■ To be done ■
Exactly repeat the full listing that follows.

■ Data for this task ■
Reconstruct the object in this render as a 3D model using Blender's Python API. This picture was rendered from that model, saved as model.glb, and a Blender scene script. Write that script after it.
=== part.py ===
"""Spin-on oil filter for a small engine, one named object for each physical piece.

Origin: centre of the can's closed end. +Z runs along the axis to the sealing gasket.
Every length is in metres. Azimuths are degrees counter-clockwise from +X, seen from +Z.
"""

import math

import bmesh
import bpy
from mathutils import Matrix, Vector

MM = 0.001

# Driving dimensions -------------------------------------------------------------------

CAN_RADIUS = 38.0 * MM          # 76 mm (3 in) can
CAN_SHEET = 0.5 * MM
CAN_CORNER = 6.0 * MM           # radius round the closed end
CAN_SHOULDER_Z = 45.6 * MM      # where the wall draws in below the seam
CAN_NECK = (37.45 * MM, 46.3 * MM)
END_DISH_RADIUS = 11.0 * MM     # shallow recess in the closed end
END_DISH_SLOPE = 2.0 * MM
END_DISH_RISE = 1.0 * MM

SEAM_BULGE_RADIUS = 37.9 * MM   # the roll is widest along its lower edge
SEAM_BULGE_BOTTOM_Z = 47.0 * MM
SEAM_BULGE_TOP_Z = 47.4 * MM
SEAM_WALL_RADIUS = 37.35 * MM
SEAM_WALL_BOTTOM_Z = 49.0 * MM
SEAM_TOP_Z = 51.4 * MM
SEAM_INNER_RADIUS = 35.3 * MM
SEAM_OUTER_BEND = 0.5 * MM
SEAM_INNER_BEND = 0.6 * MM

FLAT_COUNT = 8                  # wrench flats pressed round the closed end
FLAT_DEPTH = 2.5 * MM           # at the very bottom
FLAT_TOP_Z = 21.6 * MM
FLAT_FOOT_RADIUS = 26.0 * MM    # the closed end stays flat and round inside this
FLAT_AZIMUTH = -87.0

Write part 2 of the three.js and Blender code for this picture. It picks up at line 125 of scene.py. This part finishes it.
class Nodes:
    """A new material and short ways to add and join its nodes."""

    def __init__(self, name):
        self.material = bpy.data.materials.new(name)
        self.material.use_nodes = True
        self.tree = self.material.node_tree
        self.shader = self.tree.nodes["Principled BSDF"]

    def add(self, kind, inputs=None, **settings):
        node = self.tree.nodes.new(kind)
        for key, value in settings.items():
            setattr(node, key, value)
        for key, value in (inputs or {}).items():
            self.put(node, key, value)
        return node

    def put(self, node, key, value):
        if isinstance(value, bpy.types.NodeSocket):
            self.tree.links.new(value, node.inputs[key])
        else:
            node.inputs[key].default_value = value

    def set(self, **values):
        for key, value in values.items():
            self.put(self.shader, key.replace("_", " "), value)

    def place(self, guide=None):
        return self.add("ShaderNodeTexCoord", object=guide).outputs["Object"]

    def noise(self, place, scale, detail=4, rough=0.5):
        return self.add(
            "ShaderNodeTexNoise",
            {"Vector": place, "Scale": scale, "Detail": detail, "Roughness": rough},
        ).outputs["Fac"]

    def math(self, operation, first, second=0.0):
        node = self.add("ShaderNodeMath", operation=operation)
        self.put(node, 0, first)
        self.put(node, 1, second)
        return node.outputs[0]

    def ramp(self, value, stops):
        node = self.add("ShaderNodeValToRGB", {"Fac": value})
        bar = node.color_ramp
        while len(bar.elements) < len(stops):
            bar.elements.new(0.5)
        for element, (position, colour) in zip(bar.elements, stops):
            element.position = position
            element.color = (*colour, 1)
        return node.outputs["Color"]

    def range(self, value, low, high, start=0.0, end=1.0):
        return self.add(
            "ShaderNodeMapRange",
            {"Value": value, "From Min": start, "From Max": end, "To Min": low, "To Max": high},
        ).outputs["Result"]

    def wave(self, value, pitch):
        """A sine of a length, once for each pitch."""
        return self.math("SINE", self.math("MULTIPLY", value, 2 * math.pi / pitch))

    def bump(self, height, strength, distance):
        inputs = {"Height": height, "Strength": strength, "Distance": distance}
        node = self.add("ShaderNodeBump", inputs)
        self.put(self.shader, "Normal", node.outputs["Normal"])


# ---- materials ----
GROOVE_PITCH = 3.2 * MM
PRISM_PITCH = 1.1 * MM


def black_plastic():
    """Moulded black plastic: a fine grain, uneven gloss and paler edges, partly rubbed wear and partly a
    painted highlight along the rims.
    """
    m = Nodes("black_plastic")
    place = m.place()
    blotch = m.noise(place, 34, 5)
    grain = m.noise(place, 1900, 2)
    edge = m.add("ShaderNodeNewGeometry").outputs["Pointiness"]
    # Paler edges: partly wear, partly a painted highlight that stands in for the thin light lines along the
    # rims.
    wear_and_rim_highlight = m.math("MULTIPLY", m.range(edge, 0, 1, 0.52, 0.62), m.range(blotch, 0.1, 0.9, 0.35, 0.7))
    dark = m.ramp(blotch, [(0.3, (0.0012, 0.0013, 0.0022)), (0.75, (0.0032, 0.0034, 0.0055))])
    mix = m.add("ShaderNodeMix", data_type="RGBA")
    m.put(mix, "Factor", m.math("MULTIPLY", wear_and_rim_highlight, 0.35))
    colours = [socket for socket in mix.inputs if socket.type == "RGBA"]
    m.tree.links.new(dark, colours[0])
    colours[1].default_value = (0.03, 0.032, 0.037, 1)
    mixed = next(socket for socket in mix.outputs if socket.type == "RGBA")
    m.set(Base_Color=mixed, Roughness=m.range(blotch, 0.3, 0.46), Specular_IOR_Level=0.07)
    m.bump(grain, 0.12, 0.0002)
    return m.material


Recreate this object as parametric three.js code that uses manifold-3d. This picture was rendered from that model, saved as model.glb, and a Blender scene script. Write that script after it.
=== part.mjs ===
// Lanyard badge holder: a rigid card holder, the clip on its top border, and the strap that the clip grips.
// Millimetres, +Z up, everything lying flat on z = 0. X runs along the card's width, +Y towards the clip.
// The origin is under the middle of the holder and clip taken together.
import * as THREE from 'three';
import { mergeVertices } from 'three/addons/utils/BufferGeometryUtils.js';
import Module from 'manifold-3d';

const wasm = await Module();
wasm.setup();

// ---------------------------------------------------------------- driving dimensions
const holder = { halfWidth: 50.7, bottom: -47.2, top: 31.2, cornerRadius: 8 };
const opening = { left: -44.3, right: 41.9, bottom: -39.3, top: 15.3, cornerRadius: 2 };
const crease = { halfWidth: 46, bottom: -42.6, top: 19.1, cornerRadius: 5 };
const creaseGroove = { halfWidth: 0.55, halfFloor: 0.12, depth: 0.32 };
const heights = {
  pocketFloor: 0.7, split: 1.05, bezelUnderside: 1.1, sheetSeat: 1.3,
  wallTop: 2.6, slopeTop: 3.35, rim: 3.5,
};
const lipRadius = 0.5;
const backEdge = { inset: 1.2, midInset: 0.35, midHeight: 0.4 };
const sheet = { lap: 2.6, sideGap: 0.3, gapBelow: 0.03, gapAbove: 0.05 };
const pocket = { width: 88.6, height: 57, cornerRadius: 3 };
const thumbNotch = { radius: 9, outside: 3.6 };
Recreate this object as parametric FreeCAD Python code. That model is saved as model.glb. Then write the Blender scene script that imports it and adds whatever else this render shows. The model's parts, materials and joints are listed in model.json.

■ The solution ■
Reconstruct the object in this render as a 3D model using Blender's Python API. This picture was rendered from that model, saved as model.glb, and a Blender scene script. Write that script after it.
=== part.py ===
"""Spin-on oil filter for a small engine, one named object for each physical piece.

Origin: centre of the can's closed end. +Z runs along the axis to the sealing gasket.
Every length is in metres. Azimuths are degrees counter-clockwise from +X, seen from +Z.
"""

import math

import bmesh
import bpy
from mathutils import Matrix, Vector

MM = 0.001

# Driving dimensions -------------------------------------------------------------------

CAN_RADIUS = 38.0 * MM          # 76 mm (3 in) can
CAN_SHEET = 0.5 * MM
CAN_CORNER = 6.0 * MM           # radius round the closed end
CAN_SHOULDER_Z = 45.6 * MM      # where the wall draws in below the seam
CAN_NECK = (37.45 * MM, 46.3 * MM)
END_DISH_RADIUS = 11.0 * MM     # shallow recess in the closed end
END_DISH_SLOPE = 2.0 * MM
END_DISH_RISE = 1.0 * MM

SEAM_BULGE_RADIUS = 37.9 * MM   # the roll is widest along its lower edge
SEAM_BULGE_BOTTOM_Z = 47.0 * MM
SEAM_BULGE_TOP_Z = 47.4 * MM
SEAM_WALL_RADIUS = 37.35 * MM
SEAM_WALL_BOTTOM_Z = 49.0 * MM
SEAM_TOP_Z = 51.4 * MM
SEAM_INNER_RADIUS = 35.3 * MM
SEAM_OUTER_BEND = 0.5 * MM
SEAM_INNER_BEND = 0.6 * MM

FLAT_COUNT = 8                  # wrench flats pressed round the closed end
FLAT_DEPTH = 2.5 * MM           # at the very bottom
FLAT_TOP_Z = 21.6 * MM
FLAT_FOOT_RADIUS = 26.0 * MM    # the closed end stays flat and round inside this
FLAT_AZIMUTH = -87.0

Write part 2 of the three.js and Blender code for this picture. It picks up at line 125 of scene.py. This part finishes it.
class Nodes:
    """A new material and short ways to add and join its nodes."""

    def __init__(self, name):
        self.material = bpy.data.materials.new(name)
        self.material.use_nodes = True
        self.tree = self.material.node_tree
        self.shader = self.tree.nodes["Principled BSDF"]

    def add(self, kind, inputs=None, **settings):
        node = self.tree.nodes.new(kind)
        for key, value in settings.items():
            setattr(node, key, value)
        for key, value in (inputs or {}).items():
            self.put(node, key, value)
        return node

    def put(self, node, key, value):
        if isinstance(value, bpy.types.NodeSocket):
            self.tree.links.new(value, node.inputs[key])
        else:
            node.inputs[key].default_value = value

    def set(self, **values):
        for key, value in values.items():
            self.put(self.shader, key.replace("_", " "), value)

    def place(self, guide=None):
        return self.add("ShaderNodeTexCoord", object=guide).outputs["Object"]

    def noise(self, place, scale, detail=4, rough=0.5):
        return self.add(
            "ShaderNodeTexNoise",
            {"Vector": place, "Scale": scale, "Detail": detail, "Roughness": rough},
        ).outputs["Fac"]

    def math(self, operation, first, second=0.0):
        node = self.add("ShaderNodeMath", operation=operation)
        self.put(node, 0, first)
        self.put(node, 1, second)
        return node.outputs[0]

    def ramp(self, value, stops):
        node = self.add("ShaderNodeValToRGB", {"Fac": value})
        bar = node.color_ramp
        while len(bar.elements) < len(stops):
            bar.elements.new(0.5)
        for element, (position, colour) in zip(bar.elements, stops):
            element.position = position
            element.color = (*colour, 1)
        return node.outputs["Color"]

    def range(self, value, low, high, start=0.0, end=1.0):
        return self.add(
            "ShaderNodeMapRange",
            {"Value": value, "From Min": start, "From Max": end, "To Min": low, "To Max": high},
        ).outputs["Result"]

    def wave(self, value, pitch):
        """A sine of a length, once for each pitch."""
        return self.math("SINE", self.math("MULTIPLY", value, 2 * math.pi / pitch))

    def bump(self, height, strength, distance):
        inputs = {"Height": height, "Strength": strength, "Distance": distance}
        node = self.add("ShaderNodeBump", inputs)
        self.put(self.shader, "Normal", node.outputs["Normal"])


# ---- materials ----
GROOVE_PITCH = 3.2 * MM
PRISM_PITCH = 1.1 * MM


def black_plastic():
    """Moulded black plastic: a fine grain, uneven gloss and paler edges, partly rubbed wear and partly a
    painted highlight along the rims.
    """
    m = Nodes("black_plastic")
    place = m.place()
    blotch = m.noise(place, 34, 5)
    grain = m.noise(place, 1900, 2)
    edge = m.add("ShaderNodeNewGeometry").outputs["Pointiness"]
    # Paler edges: partly wear, partly a painted highlight that stands in for the thin light lines along the
    # rims.
    wear_and_rim_highlight = m.math("MULTIPLY", m.range(edge, 0, 1, 0.52, 0.62), m.range(blotch, 0.1, 0.9, 0.35, 0.7))
    dark = m.ramp(blotch, [(0.3, (0.0012, 0.0013, 0.0022)), (0.75, (0.0032, 0.0034, 0.0055))])
    mix = m.add("ShaderNodeMix", data_type="RGBA")
    m.put(mix, "Factor", m.math("MULTIPLY", wear_and_rim_highlight, 0.35))
    colours = [socket for socket in mix.inputs if socket.type == "RGBA"]
    m.tree.links.new(dark, colours[0])
    colours[1].default_value = (0.03, 0.032, 0.037, 1)
    mixed = next(socket for socket in mix.outputs if socket.type == "RGBA")
    m.set(Base_Color=mixed, Roughness=m.range(blotch, 0.3, 0.46), Specular_IOR_Level=0.07)
    m.bump(grain, 0.12, 0.0002)
    return m.material


Recreate this object as parametric three.js code that uses manifold-3d. This picture was rendered from that model, saved as model.glb, and a Blender scene script. Write that script after it.
=== part.mjs ===
// Lanyard badge holder: a rigid card holder, the clip on its top border, and the strap that the clip grips.
// Millimetres, +Z up, everything lying flat on z = 0. X runs along the card's width, +Y towards the clip.
// The origin is under the middle of the holder and clip taken together.
import * as THREE from 'three';
import { mergeVertices } from 'three/addons/utils/BufferGeometryUtils.js';
import Module from 'manifold-3d';

const wasm = await Module();
wasm.setup();

// ---------------------------------------------------------------- driving dimensions
const holder = { halfWidth: 50.7, bottom: -47.2, top: 31.2, cornerRadius: 8 };
const opening = { left: -44.3, right: 41.9, bottom: -39.3, top: 15.3, cornerRadius: 2 };
const crease = { halfWidth: 46, bottom: -42.6, top: 19.1, cornerRadius: 5 };
const creaseGroove = { halfWidth: 0.55, halfFloor: 0.12, depth: 0.32 };
const heights = {
  pocketFloor: 0.7, split: 1.05, bezelUnderside: 1.1, sheetSeat: 1.3,
  wallTop: 2.6, slopeTop: 3.35, rim: 3.5,
};
const lipRadius = 0.5;
const backEdge = { inset: 1.2, midInset: 0.35, midHeight: 0.4 };
const sheet = { lap: 2.6, sideGap: 0.3, gapBelow: 0.03, gapAbove: 0.05 };
const pocket = { width: 88.6, height: 57, cornerRadius: 3 };
const thumbNotch = { radius: 9, outside: 3.6 };
Recreate this object as parametric FreeCAD Python code. That model is saved as model.glb. Then write the Blender scene script that imports it and adds whatever else this render shows. The model's parts, materials and joints are listed in model.json.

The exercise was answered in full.